I don't like ruining ski or snowshoe tracks, or even snowmobile tracks for that matter (though I doubt snowmobilers raise any fuss over a few sunken footprints), but the skiers had assured me that there was a well-beaten path for me to follow. For the first couple hundred yards they were right. A truck had actually attempted the unplowed road, creating wide tire treads for me to easily stroll down. At the first small rise the truck had parked, though, and I was forced to cut over on the human prints.
The road out to Echo Lake had seen a lot of traffic. A wide path in the middle had criss-crossing ski tracks in it, too many layers to get a good count, and snowshoes and boots followed either side of the tracks. After the first rise in the road everything was really flat, making the hike fairly easy (except that I was sinking in about six inches past the tracks with each step).
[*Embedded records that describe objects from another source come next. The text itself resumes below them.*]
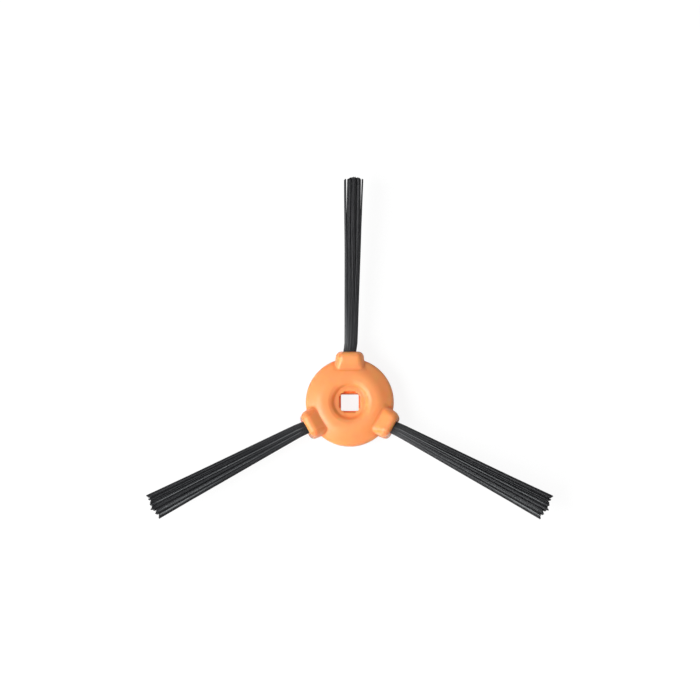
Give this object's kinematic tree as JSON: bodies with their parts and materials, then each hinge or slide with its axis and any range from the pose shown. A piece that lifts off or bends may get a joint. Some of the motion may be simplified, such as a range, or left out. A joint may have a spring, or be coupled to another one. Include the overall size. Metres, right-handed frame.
{
  "type": "robot vacuum side brush",
  "caption": "Sweeping brush: a moulded hub with a square drive hole and radial sockets, each holding a fanned tuft of long stiff bristles.",
  "frame": {"origin": "on the hub's axis at the end of the drive boss, where the drive shaft enters and on which the loose brush rests", "axes": "+Z along the hub's axis to the domed side that faces the floor in use; +Y along the top arm"},
  "size_m": [0.1293, 0.1084, 0.0141],
  "materials": {
    "hub_plastic": "moulded, satin gloss",
    "bristle": "drawn filament, slight sheen",
    "anchor_wire": "drawn flat wire"
  },
  "bodies": {
    "root": {"hub": "hub_plastic", "tuft_top": "bristle", "tuft_left": "bristle", "tuft_right": "bristle", "anchor_top": "anchor_wire", "anchor_left": "anchor_wire", "anchor_right": "anchor_wire"}
  },
  "joints": []
}
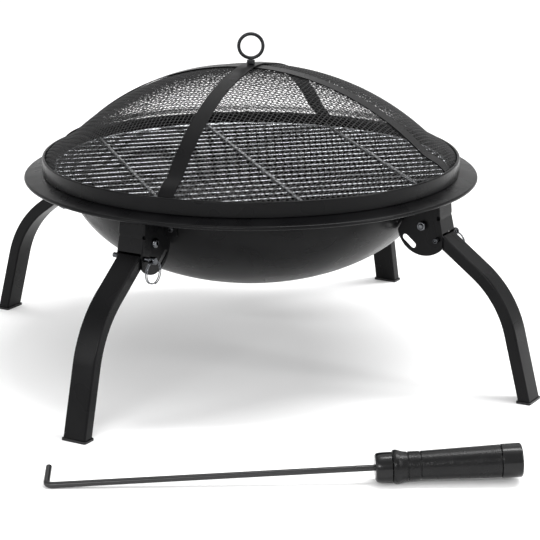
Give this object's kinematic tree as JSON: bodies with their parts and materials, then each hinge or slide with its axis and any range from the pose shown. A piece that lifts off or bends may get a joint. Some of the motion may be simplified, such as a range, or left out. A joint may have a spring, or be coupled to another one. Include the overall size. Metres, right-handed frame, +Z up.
{
  "type": "folding-leg fire pit",
  "caption": "Portable steel fire pit with folding bent legs in bolted brackets, lock pins with pull rings, domed mesh spark lid, wire cooking grate and hooked poker.",
  "frame": {"origin": "centre of the footprint of the pit and its poker, on the floor", "axes": "+Z up, +Y away from the poker towards the back, +X to the right seen from the poker's side"},
  "size_m": [0.6862, 0.8195, 0.407],
  "materials": {
    "black_coat": "satin black heat-resistant powder coat on steel",
    "woven_mesh": "black coated woven steel wire",
    "zinc_plate": "bright zinc plate",
    "black_oxide": "black oxide steel",
    "chromed_wire": "bright chrome plate on steel wire",
    "black_plastic": "matt black moulded plastic with a fine texture"
  },
  "bodies": {
    "bowl": {"bowl_bolt_back_left_a": "black_oxide", "bowl_bolt_back_left_b": "black_oxide", "bowl_bolt_back_right_a": "black_oxide", "bowl_bolt_back_right_b": "black_oxide", "bowl_bolt_front_left_a": "black_oxide", "bowl_bolt_front_left_b": "black_oxide", "bowl_bolt_front_right_a": "black_oxide", "bowl_bolt_front_right_b": "black_oxide", "bowl_nut_back_left_a": "zinc_plate", "bowl_nut_back_left_b": "zinc_plate", "bowl_nut_back_right_a": "zinc_plate", "bowl_nut_back_right_b": "zinc_plate", "bowl_nut_front_left_a": "zinc_plate", "bowl_nut_front_left_b": "zinc_plate", "bowl_nut_front_right_a": "zinc_plate", "bowl_nut_front_right_b": "zinc_plate", "fire_bowl": "black_coat", "leg_bracket_back_left": "black_coat", "leg_bracket_back_right": "black_coat", "leg_bracket_front_left": "black_coat", "leg_bracket_front_right": "black_coat", "pivot_bolt_back_left": "zinc_plate", "pivot_bolt_back_right": "zinc_plate", "pivot_bolt_front_left": "zinc_plate", "pivot_bolt_front_right": "zinc_plate", "pivot_nut_back_left": "zinc_plate", "pivot_nut_back_right": "zinc_plate", "pivot_nut_front_left": "zinc_plate", "pivot_nut_front_right": "zinc_plate"},
    "leg_front_right": {"leg_front_right": "black_coat", "foot_cap_front_right": "black_plastic"},
    "leg_back_right": {"leg_back_right": "black_coat", "foot_cap_back_right": "black_plastic"},
    "leg_back_left": {"leg_back_left": "black_coat", "foot_cap_back_left": "black_plastic"},
    "leg_front_left": {"leg_front_left": "black_coat", "foot_cap_front_left": "black_plastic"},
    "lock_pin_front_right": {"lock_pin_front_right": "zinc_plate"},
    "pull_ring_front_right": {"pull_ring_front_right": "zinc_plate"},
    "lock_pin_back_right": {"lock_pin_back_right": "zinc_plate"},
    "pull_ring_back_right": {"pull_ring_back_right": "zinc_plate"},
    "lock_pin_back_left": {"lock_pin_back_left": "zinc_plate"},
    "pull_ring_back_left": {"pull_ring_back_left": "zinc_plate"},
    "lock_pin_front_left": {"lock_pin_front_left": "zinc_plate"},
    "pull_ring_front_left": {"pull_ring_front_left": "zinc_plate"},
    "grate": {"cooking_grate": "chromed_wire"},
    "lid": {"lid_hoop": "black_coat", "lid_inner_nut": "zinc_plate", "lid_mesh": "woven_mesh", "lid_ring": "black_oxide", "lid_ring_nut": "black_oxide", "lid_strap_lower": "black_coat", "lid_strap_upper": "black_coat"},
    "poker": {"poker_collar": "black_plastic", "poker_end_cap": "black_plastic", "poker_grip": "black_plastic", "poker_rod": "black_coat"}
  },
  "joints": [
    {"name": "leg_fold_front_right", "type": "hinge", "parent": "bowl", "child": "leg_front_right", "pos_m": [0.21168, -0.05886, 0.19996], "axis": [0.5095, 0.8605, 0], "range_deg": [0, 94]},
    {"name": "lock_pin_pull_front_right", "type": "slide", "parent": "bowl", "child": "lock_pin_front_right", "axis": [0.5095, 0.8605, 0], "range_m": [0, 0.045]},
    {"name": "pull_ring_swing_front_right", "type": "hinge", "parent": "lock_pin_front_right", "child": "pull_ring_front_right", "pos_m": [0.24349, -0.04457, 0.18509], "axis": [0.8605, -0.5095, 0], "range_deg": [-15, 90]},
    {"name": "leg_fold_back_right", "type": "hinge", "parent": "bowl", "child": "leg_back_right", "pos_m": [0.12534, 0.27815, 0.19996], "axis": [-0.8605, 0.5095, 0], "range_deg": [0, 94]},
    {"name": "lock_pin_pull_back_right", "type": "slide", "parent": "bowl", "child": "lock_pin_back_right", "axis": [-0.8605, 0.5095, 0], "range_m": [0, 0.045]},
    {"name": "pull_ring_swing_back_right", "type": "hinge", "parent": "lock_pin_back_right", "child": "pull_ring_back_right", "pos_m": [0.11105, 0.30997, 0.18509], "axis": [0.5095, 0.8605, 0], "range_deg": [-15, 90]},
    {"name": "leg_fold_back_left", "type": "hinge", "parent": "bowl", "child": "leg_back_left", "pos_m": [-0.21168, 0.19181, 0.19996], "axis": [-0.5095, -0.8605, 0], "range_deg": [0, 94]},
    {"name": "lock_pin_pull_back_left", "type": "slide", "parent": "bowl", "child": "lock_pin_back_left", "axis": [-0.5095, -0.8605, 0], "range_m": [0, 0.045]},
    {"name": "pull_ring_swing_back_left", "type": "hinge", "parent": "lock_pin_back_left", "child": "pull_ring_back_left", "pos_m": [-0.24349, 0.17753, 0.18509], "axis": [-0.8605, 0.5095, 0], "range_deg": [-15, 90]},
    {"name": "leg_fold_front_left", "type": "hinge", "parent": "bowl", "child": "leg_front_left", "pos_m": [-0.12534, -0.1452, 0.19996], "axis": [0.8605, -0.5095, 0], "range_deg": [0, 94]},
    {"name": "lock_pin_pull_front_left", "type": "slide", "parent": "bowl", "child": "lock_pin_front_left", "axis": [0.8605, -0.5095, 0], "range_m": [0, 0.045]},
    {"name": "pull_ring_swing_front_left", "type": "hinge", "parent": "lock_pin_front_left", "child": "pull_ring_front_left", "pos_m": [-0.11105, -0.17701, 0.18509], "axis": [-0.5095, -0.8605, 0], "range_deg": [-15, 90]},
    {"name": "grate_lift", "type": "slide", "parent": "bowl", "child": "grate", "axis": [0, 0, 1], "range_m": [0, 0.25]},
    {"name": "lid_lift", "type": "slide", "parent": "grate", "child": "lid", "axis": [0, 0, 1], "range_m": [0, 0.3]},
    {"name": "poker_lift", "type": "slide", "parent": "bowl", "child": "poker", "axis": [0, 0, 1], "range_m": [0, 0.3]}
  ]
}
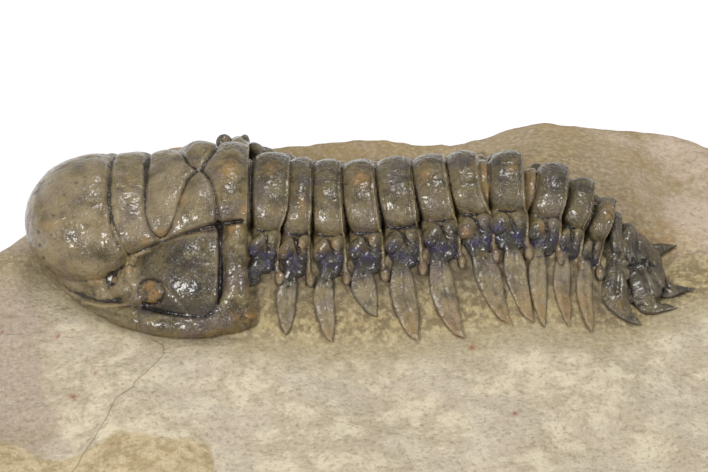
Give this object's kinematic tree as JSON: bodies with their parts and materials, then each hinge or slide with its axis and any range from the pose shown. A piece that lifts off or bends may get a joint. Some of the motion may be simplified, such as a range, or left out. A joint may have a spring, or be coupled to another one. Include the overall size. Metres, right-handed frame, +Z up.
{
  "type": "fossil trilobite (crotalocephalina) on its limestone matrix",
  "caption": "Fossil trilobite lying prepared on a slab of its limestone: head shield, ringed spiny thorax and spiny tail shield, standing on the slab's flat underside.",
  "frame": {"origin": "middle of the slab's flat underside", "axes": "+X from the trilobite's head to its tail, along the slab's length; +Y towards the animal's right side; +Z up through its back"},
  "size_m": [0.1216, 0.0752, 0.0383],
  "materials": {
    "limestone": "rough",
    "fossil_shell": "gloss"
  },
  "bodies": {
    "root": {"limestone_matrix": "limestone", "head_shield": "fossil_shell", "thoracic_segment_1": "fossil_shell", "thoracic_segment_2": "fossil_shell", "thoracic_segment_3": "fossil_shell", "thoracic_segment_4": "fossil_shell", "thoracic_segment_5": "fossil_shell", "thoracic_segment_6": "fossil_shell", "thoracic_segment_7": "fossil_shell", "thoracic_segment_8": "fossil_shell", "thoracic_segment_9": "fossil_shell", "thoracic_segment_10": "fossil_shell", "thoracic_segment_11": "fossil_shell", "tail_shield": "fossil_shell"}
  },
  "joints": []
}
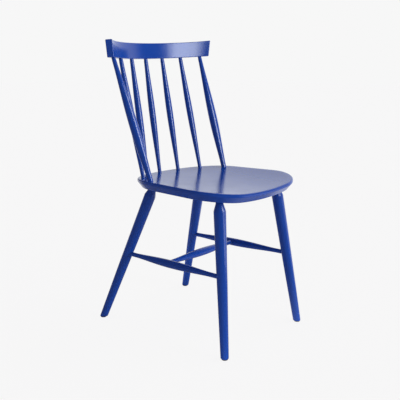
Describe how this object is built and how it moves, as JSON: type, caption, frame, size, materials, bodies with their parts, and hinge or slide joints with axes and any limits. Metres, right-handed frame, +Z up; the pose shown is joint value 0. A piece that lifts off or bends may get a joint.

I had to cut across the wide ski tracks multiple times, though, as it seemed like previous visitors couldn't decide which side of the road was easier to follow.
Vehicular noise occassionally drifted through the flat woods, reminding me that County Road 550 was no more than a few miles behind me at any point. The forest around was unremarkable and stark, almost pretty in its bleak plainess. There was one small marsh that shoved the road over from the north, a welcome break in the repetition. It was a long two mile hike to the parking area and gated spot that was followed by a quick uphill twist to the edge of the lake.
By the time I made it to the lake I was pretty worn out. It had been a hard hike out, difficult to get a rhythm down, switching between cutting across the ski tracks, following snowshoe tracks, or just breaking through new snow. When I finally crested the small hill and looked out onto the lake I was torn on my next move. I plopped down in the deep damp snow on the steep shore and tried to make a decision.
My problem had nothing to do with too little to check out at Echo Lake. There was too much. A map near the preserve's parking lot had shown a few trails, one leading to a highpoint promising views of Sugarloaf and Lake Superior, and another winding around on a peninsula through tall hemlocks. From where I sat I could see tempting cliffs rising up on the south shore with sparse tree covers. The most impressive cliffs were out of sight, far to the west, with ponds and ridges perched over a hundred feet above the lake. I could easily spend the better part of an afternoon poking around here and still not catch everything. To make things worse the lake was starting to poke through the snow below me. Wet spots darkened the white in a spreading slush that promised a wet plunge for a clumbsy hikers. If I wanted to explore Echo Lake I'd be confined to the shoreline in huge, roundabout loops.
I lumbered up and brushed the snow off my now-damp rear. Exploring Echo Lake would wait for another day. I knew where it was, how to get there, and had some good ideas of where to go on my next visit, but today I was done. With one last lingering look I backtracked, leaning heavily into the sleet that was just now starting up, and pushed my complaining legs back to the car.
The return trip wasn't easy. I gave myself three breaks at predefined landmarks, and even then waited just long enough for my breath to return to normal before pushing forward again. Sleet came down on an angle, spraying onto my foggy glasses and stinging my cold face. When I broke out of the woods and onto flat, unyeilding ground I stumbled at first like a sailor more familiar with rolling decks than the solid earth. I knew I was ready for home, and yet it felt odd. Echo Lake wasn't finished. Driving away felt like I was driving away from a task that was still calling out to me. I knew that I'd be back here, hopefully sooner rather than later, and that anything less than a full circular exploration wouldn't be doing this lake justice.